▶ Provided data:
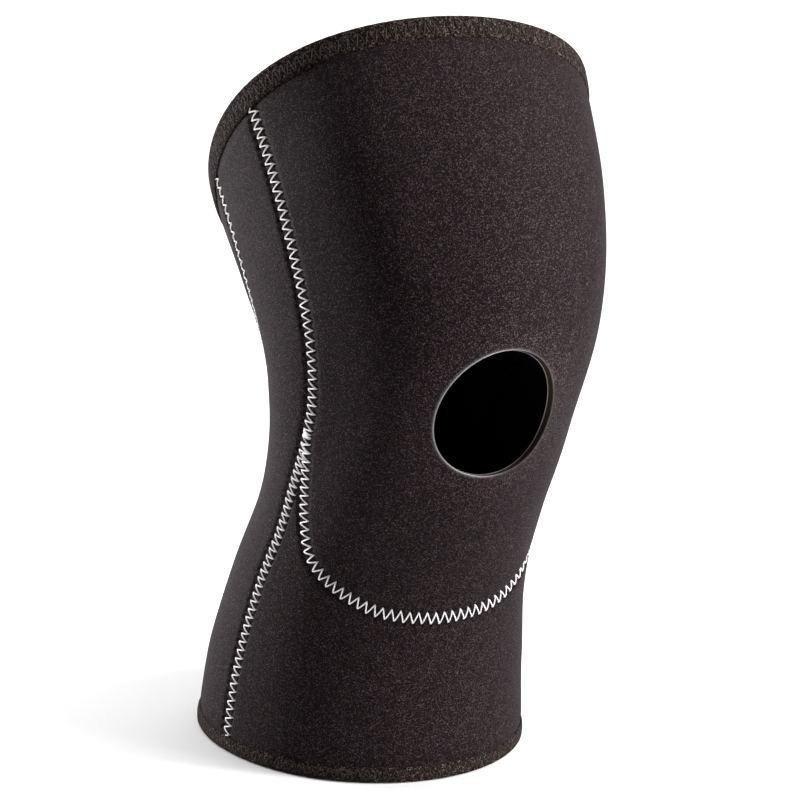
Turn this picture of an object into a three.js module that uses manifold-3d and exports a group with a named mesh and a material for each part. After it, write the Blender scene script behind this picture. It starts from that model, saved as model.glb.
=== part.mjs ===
// Knee sleeve with an open patella, filled out as it is on a slightly bent leg and standing on its bottom rim.
// Millimetres, +Z up. The kneecap faces -Y, X runs across the leg, and the two sides mirror each other.
//
// The leg's surface is a stack of round sections along the leg, from the bottom rim (rise 0) to the top rim (rise 1).
// A place on it is a turn around the leg, in radians from the kneecap, and a rise. Depth is counted outward from it.

import * as THREE from "three";
import { mergeVertices } from "three/addons/utils/BufferGeometryUtils.js";
import Module from "manifold-3d";

// Leg form
const LEG_RISE = 243.5; // bottom rim to the middle of the top rim
const TOP_TILT = THREE.MathUtils.degToRad(48.5); // the thigh and its rim lean back
const LEAN_START = 0.475; // rise where they start to
const RIM_WAVE = 4.8; // the top rim is this much higher at the sides
const SECTIONS = [
  // evenly spaced from the bottom rim to the top rim: [centre along Y, radius]
  [0, 67.8],
  [-2.5, 64.6],
  [-10.8, 59.5],
  [-27.3, 56.4],
  [-40.2, 59.1],
  [-46.7, 65.6],
  [-34.2, 72],
  [-7.8, 77.2],
];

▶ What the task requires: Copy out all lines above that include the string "from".

▶ Solution for this problem:
Turn this picture of an object into a three.js module that uses manifold-3d and exports a group with a named mesh and a material for each part. After it, write the Blender scene script behind this picture. It starts from that model, saved as model.glb.
// The leg's surface is a stack of round sections along the leg, from the bottom rim (rise 0) to the top rim (rise 1).
// A place on it is a turn around the leg, in radians from the kneecap, and a rise. Depth is counted outward from it.
import * as THREE from "three";
import { mergeVertices } from "three/addons/utils/BufferGeometryUtils.js";
import Module from "manifold-3d";
  // evenly spaced from the bottom rim to the top rim: [centre along Y, radius]